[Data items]
▼

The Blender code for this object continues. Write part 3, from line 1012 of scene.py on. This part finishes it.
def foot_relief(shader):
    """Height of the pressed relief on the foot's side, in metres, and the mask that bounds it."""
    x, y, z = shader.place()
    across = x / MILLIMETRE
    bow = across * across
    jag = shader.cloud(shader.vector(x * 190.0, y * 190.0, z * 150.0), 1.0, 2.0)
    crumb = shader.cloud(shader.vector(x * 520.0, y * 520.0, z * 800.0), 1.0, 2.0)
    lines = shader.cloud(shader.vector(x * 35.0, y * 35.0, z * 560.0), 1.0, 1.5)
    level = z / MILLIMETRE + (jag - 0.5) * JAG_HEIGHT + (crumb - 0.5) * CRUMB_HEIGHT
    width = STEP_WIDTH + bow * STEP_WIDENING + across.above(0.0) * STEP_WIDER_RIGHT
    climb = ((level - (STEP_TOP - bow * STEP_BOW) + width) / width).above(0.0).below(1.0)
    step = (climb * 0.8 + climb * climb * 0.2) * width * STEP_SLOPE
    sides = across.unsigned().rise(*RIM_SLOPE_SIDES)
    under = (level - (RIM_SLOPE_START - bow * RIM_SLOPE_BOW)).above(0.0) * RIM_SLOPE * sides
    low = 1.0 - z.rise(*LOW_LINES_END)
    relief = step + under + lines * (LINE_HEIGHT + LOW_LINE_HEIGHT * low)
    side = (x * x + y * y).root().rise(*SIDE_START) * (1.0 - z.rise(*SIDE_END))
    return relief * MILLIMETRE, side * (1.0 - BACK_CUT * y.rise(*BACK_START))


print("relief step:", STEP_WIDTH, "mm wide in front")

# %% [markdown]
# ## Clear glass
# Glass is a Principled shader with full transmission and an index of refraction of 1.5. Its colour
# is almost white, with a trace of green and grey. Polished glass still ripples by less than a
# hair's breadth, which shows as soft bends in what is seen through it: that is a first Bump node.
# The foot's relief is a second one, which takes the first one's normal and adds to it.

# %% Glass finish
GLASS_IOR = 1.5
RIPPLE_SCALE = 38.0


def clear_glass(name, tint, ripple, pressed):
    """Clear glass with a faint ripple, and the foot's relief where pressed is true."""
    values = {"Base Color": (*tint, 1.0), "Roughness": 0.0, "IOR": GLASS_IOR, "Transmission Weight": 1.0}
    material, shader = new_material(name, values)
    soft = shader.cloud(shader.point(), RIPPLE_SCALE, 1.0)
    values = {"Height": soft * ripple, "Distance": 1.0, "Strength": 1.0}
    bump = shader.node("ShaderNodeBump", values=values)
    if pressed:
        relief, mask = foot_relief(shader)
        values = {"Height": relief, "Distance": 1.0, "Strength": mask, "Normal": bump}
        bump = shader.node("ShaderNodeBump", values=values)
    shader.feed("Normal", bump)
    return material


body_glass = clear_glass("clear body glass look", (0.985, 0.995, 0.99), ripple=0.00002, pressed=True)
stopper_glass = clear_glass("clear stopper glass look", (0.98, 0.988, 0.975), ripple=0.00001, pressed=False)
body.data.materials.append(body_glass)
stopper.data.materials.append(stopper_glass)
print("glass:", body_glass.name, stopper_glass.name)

▲
▼

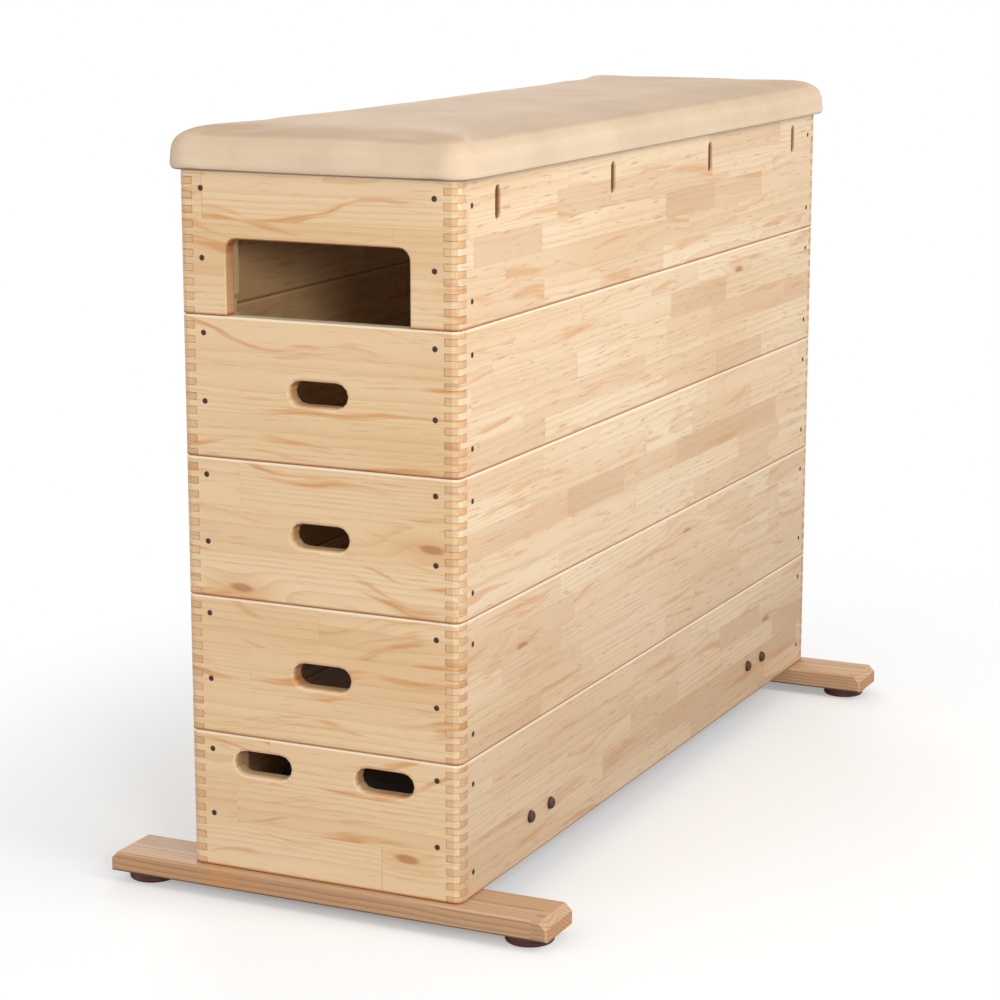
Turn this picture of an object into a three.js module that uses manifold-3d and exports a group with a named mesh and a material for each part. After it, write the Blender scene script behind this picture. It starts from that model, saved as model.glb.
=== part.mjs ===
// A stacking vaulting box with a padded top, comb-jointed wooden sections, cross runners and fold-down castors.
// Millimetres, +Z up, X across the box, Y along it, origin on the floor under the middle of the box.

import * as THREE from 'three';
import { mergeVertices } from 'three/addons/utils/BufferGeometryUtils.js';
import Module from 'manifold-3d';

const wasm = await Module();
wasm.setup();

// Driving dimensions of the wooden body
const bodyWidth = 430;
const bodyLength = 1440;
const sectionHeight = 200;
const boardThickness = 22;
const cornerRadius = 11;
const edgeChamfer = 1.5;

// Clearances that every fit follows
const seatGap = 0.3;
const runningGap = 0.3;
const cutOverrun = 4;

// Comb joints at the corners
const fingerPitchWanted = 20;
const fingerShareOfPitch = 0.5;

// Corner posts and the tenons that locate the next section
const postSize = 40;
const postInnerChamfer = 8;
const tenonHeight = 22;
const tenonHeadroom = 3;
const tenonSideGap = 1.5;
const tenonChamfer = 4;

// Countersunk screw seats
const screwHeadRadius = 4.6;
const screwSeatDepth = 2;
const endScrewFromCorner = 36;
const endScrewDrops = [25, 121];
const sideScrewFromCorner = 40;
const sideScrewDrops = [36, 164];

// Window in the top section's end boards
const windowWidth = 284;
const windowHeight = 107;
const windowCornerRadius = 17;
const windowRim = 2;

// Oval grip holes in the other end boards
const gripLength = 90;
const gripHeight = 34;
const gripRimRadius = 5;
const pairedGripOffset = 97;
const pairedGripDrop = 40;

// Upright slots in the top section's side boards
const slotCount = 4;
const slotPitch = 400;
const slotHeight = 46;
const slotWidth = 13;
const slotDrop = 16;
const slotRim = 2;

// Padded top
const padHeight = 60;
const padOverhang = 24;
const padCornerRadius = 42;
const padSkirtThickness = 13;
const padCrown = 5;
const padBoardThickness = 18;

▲

Problem details
What is the number of lines in the records above that include the word "three"? Reply with that number and nothing more.

Reply to the exercise
3